Some club leaders also approved of the new club fair layout. Deborah Sobola, the president of the Reach Underserved Populations (Reach UP) Club, believes that the procedure for club leaders was fairly organized; despite only representing a club for the first time, she was able to pack up her supplies at the end of the fair with little difficulty.

However, the belief that club fair was more organized this year is not shared by everyone. Since the lobby is much smaller than the combined space of the English, Humanities, and Math departments, club fair was notably more crowded this year. Nathan Shih, a T2 student, says that the fair was “too crowded to properly look at all of the clubs.” Bijan Eshghi saw that some students had difficulty getting to their classes due to a blocked hallway. It is clear that the new club fair layout results in overly crowded spaces and congested areas, resulting in less organization.

Organization and the set-up of club fair was a prevalent issue for club leaders as well. Massimiliano Gallo’s Computer Science Club table was isolated from the most populated areas of club fair, which resulted in decreased exposure to students. Alec Bresler, the president of Political Debate Club, states that some representatives were unsure of how to prepare their club stations.

This year’s club fair was not too disorganized; nonetheless, there were some definite issues that impacted the event. Is there a way to improve club fair for next year? Being the main chance for clubs to advertise themselves and attract potential members in the school year, club fair is undoubtedly important for the functioning of all but clubs.

Several students have suggested returning to last year’s fair format, believing it to be less intense and more organized. Adam Chaynane, T3, states that the old layout allowed students to glance through windows and observe club tables without being overwhelmed by the fair’s volume or atmosphere. However, such a reversion would conflict with those who preferred this year’s format due to its ease of navigation and accessibility to club tables. These advantages can’t simply be ignored; if students can’t access clubs during the fair, membership, attendance, and engagement in clubs will suffer during the rest of the year. This dilemma is worsened when one considers the scarcity of members in several clubs during the 2017-2018 school year; during that year, many Math Club meetings barely had five members, and the majority of Chess Club meetings showed similar numbers.

It’s clear that the student body is divided as to which club fair layout should be reinstated for next year. But what if there were alternatives to the two options?

Some students have proposed alternative places to host club fair. Lisa Coullaré, a T3 student, suggested that club fair could be held on the roof and inside the classrooms on the fifth floor. Given the expansive space on the roof, this may seem to provide easy access to club tables without creating dense crowds. In addition, the open space would lessen the effect of a high noise level. But a simple rainstorm could easily ruin this plan. And since club fair is scheduled many days in advance, it would be nearly impossible to quickly move it indoors in case of rainfall.

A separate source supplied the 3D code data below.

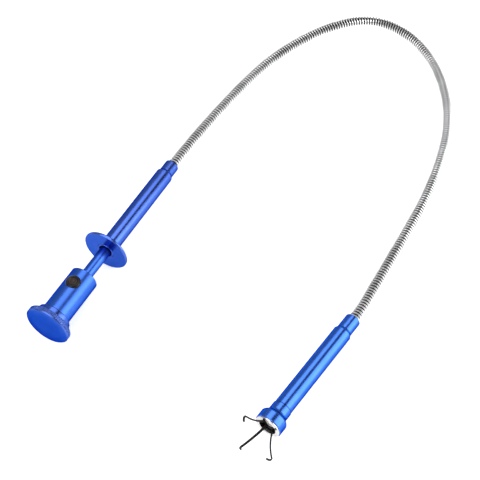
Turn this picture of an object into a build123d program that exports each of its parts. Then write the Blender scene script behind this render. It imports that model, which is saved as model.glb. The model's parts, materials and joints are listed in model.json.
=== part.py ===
from build123d import *
import os
from math import atan2, cos, degrees, hypot, radians, sin, tan

# Flexible claw-and-magnet pickup tool, in millimetres.
# Origin: centre of the thumb knob's end face.  +Y runs along the handle towards the shaft, +Z is up.
# The centreline of the whole tool lies in the plane z = 0.

# ---------------------------------------------------------------- driving dimensions
FIT = 0.05  # radial clearance of a running fit
EDGE = 0.3  # chamfer on most turned edges
FINE_EDGE = 0.2  # chamfer on thin or hidden edges
BROAD_EDGE = 0.5  # chamfer on the edges that a hand meets
STROKE = 16.0  # thumb plunger travel; the claws are stored fully out

# end cap (thumb knob)
KNOB_R = 13.4
KNOB_LENGTH = 3.3
KNOB_EDGE = 0.6
HUB_R = 10.0
HUB_END = 7.6
HUB_EDGE = 0.4
CAP_FLOOR = 1.9  # thickness of the closed end
CAP_SPRING_R = (2.0, 2.8)  # inside and outside of the battery spring
CAP_PLATE_R = 4.6
CAP_PLATE_THICKNESS = 0.5

# battery barrel
BARREL_R = 8.2
BARREL_BORE_R = 6.2
BARREL_END = 37.4
BARREL_FRONT_WALL = 2.5
SPIGOT_R = 7.0
SPIGOT_START = 3.9
SEAL_START = 5.0
SEAL_END = 6.2
SEAL_DEPTH = 0.5
CELL_R = 5.8
CELL_LENGTH = 5.4
CELL_COUNT = 3
CELL_START = 5.4
CELL_GAP = 0.02  # left at each end of a cell
BUTTON_Y = 27.5
BUTTON_HOLE_R = 4.25
BUTTON_R = 4.18
BUTTON_TRAVEL = 0.8
BUTTON_CROWN = 9.3
BUTTON_DOME = 1.0
BUTTON_FLOOR = 2.2  # height of the switch under the button

# plunger rod
ROD_R = 3.35
ROD_BORE_R = 1.5
ROD_START = 33.4
CLAMP_R = 2.6
CLAMP_LENGTH = 2.0

# grip tube and finger flange
GRIP_R = 5.2
GRIP_BORE_R = 4.2
GRIP_START = 58.9
GRIP_SHOULDER = 124.0
NECK_TAPER = 1.6
NECK_R = 4.35
NECK_END = 133.2
FERRULE_LENGTH = 6.0
FLANGE_R = 13.8
FLANGE_THICKNESS = 1.7
BUSH_RECESS = 2.5
BUSH_LENGTH = 8.0
COLLAR_LENGTH = 4.0
SPRING_R = (3.45, 4.0)  # inside and outside of the return spring
SPRING_GAP = 0.05  # between the return spring and what it pushes on
FLANGE_FILLET = 0.8

# flexible shaft
SHAFT_R = 3.4
SHAFT_BORE_R = 1.9
CABLE_R = 1.2
PATH_START_Y = 90.0
SHAFT_EXIT_Y = 132.6
REAR_SOCKET = 18.0  # shaft length held inside the grip tube
FRONT_SOCKET = 17.0  # shaft length held inside the head
CABLE_FRONT_REACH = 43.0  # cable length inside the head
# each run of the exposed shaft: (length, turn to the right in degrees)
SHAFT_RUNS = [
    (90.5, 7.5),
    (55.0, 18.6),
    (28.0, 16.9),
    (15.0, 23.0),
    (15.4, 29.8),
    (28.0, 29.5),
    (32.0, 17.8),
    (58.0, 24.7),
    (60.0, 11.5),
    (70.0, 1.0),
    (11.5, 6.6),
]
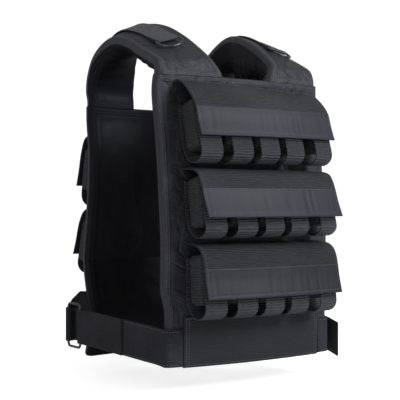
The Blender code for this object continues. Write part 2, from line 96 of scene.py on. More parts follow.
# %% Floor
bpy.ops.object.select_all(action="DESELECT")
bpy.ops.mesh.primitive_plane_add(size=14.0, location=(0.0, 0.0, FLOOR))
floor = bpy.context.active_object
floor.name = "floor"
bpy.ops.object.transform_apply(location=True)
floor_paint = bpy.data.materials.new("floor_paint")
floor_paint.use_nodes = True
floor_shader = floor_paint.node_tree.nodes["Principled BSDF"]
floor_shader.inputs["Base Color"].default_value = (0.93, 0.93, 0.93, 1.0)
floor_shader.inputs["Roughness"].default_value = 0.7
floor_shader.inputs["Emission Color"].default_value = (1.0, 1.0, 1.0, 1.0)
glow(floor_paint.node_tree, FLOOR_GLOW, floor_shader.inputs["Emission Strength"])
floor.data.materials.append(floor_paint)
print("floor at", FLOOR)

# %% [markdown]
# One soft lamp stands in front on the wearer's left and makes the flaps lighter than the loops
# below them. A weaker one on the right keeps the panel's edge from going black. Both are a
# little blue, as black nylon looks under them in the photo.

# %% Lamps
LAMP_COLOUR = (0.91, 0.945, 1.0)


def add_lamp(name, place, target, size, watts):
    """A square soft lamp that looks at a point."""
    data = bpy.data.lights.new(name, "AREA")
    data.size = size
    data.energy = watts
    data.color = LAMP_COLOUR
    lamp = bpy.data.objects.new(name, data)
    lamp.location = place
    lamp.rotation_euler = (Vector(target) - Vector(place)).to_track_quat("-Z", "Y").to_euler()
    bpy.context.collection.objects.link(lamp)


add_lamp("key", (1.2, -2.2, 1.1), (0.0, 0.0, -0.20), 1.1, 64.0)
add_lamp("fill", (-2.2, -1.0, 0.8), (0.0, 0.0, -0.25), 1.6, 8.0)
print("lamps ready")

# %% [markdown]
# Every measure below is the hard model's own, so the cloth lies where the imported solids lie.
# Heights are in metres below the shoulders' seat, and shares count along a part's length.

# %% Panels, pads and rings
# Padded panels
PANEL_WIDTH = 0.334
PANEL_THICKNESS = 0.020
PANEL_BOW = 0.014
PANEL_ROUNDING = 0.005
PANEL_ROWS = 17
CHEST_REACH = 0.148
BACK_REACH = 0.142
FRONT_TOP = -0.072
FRONT_BOTTOM = -0.540
BACK_TOP = -0.107
BACK_BOTTOM = -0.552

# Shoulder pads
PAD_CROWN = 0.028
RIGHT_SLOPE = 0.036
LEFT_SLOPE = 0.020
PAD_CURL = 0.006
PAD_THICKNESS = 0.022

# Webbing and D-rings on the shoulders
WEBBING_WIDTH = 0.038
WEBBING_THICKNESS = 0.0018
D_RING_ROD = 0.0040
D_RING_DEPTH = 0.026
print("panel", PANEL_WIDTH, "m wide and", FRONT_TOP - FRONT_BOTTOM, "m tall")

# %% Pouches and waist
# Pouch rows
FRONT_ROW_WIDTH = 0.276
BACK_ROW_WIDTH = 0.290
BACK_SLACK = 0.005
LOOP_WIDTH = 0.039
LOOP_THICKNESS = 0.0022
LOOP_SAG = 0.028
LOOP_BULGE = 0.004
FLAP_THICKNESS = 0.0030
FLAP_CLEARANCE = LOOP_THICKNESS + 0.0008
WEIGHT_WIDTH = 0.044
WEIGHT_DEPTH = 0.036
WEIGHT_HEIGHT = 0.080
POUCH_TOP_DEPTH = 0.045
POUCH_BOTTOM_DEPTH = 0.055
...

Saverio Cesaretti suggested that next year’s club fair could be held in the library, avoiding both the claustrophobic atmosphere of the lobby and the confusing layout of a fair dispersed throughout several floors. This idea, while not perfect, has its merits. Mr. Dutilloy, the head librarian at UNIS, has said that while the library by itself would not be big enough to host club fair, it could extend into the English department and the gym on the third floor. He also suggested that each club has a minimum of two tables to reduce crowding between stations. Even though this would require more space, club fair would still be able to fit within the library, English department, and third-floor gym. Not only would this create more space, but it would also reduce student confusion as to where to browse and join clubs, as the entire fair would be on one floor. Granted, this idea may still generate noisy crowds, but the sound would be spread out instead of being compressed in the lobby. Again, this plan may not be perfect, but it may be the optimal solution for next year’s club fair.

According to Won-Jae Chang, the Student Council has not decided exactly where next year’s club fair will be located. Perhaps one hosted on the third floor would resolve students’ complaints from both this and last year’s fairs. Regardless of the Student Council’s decision, however, chances are students and club leaders will cooperate to make next year’s club fair accessible, enjoyable, and productive.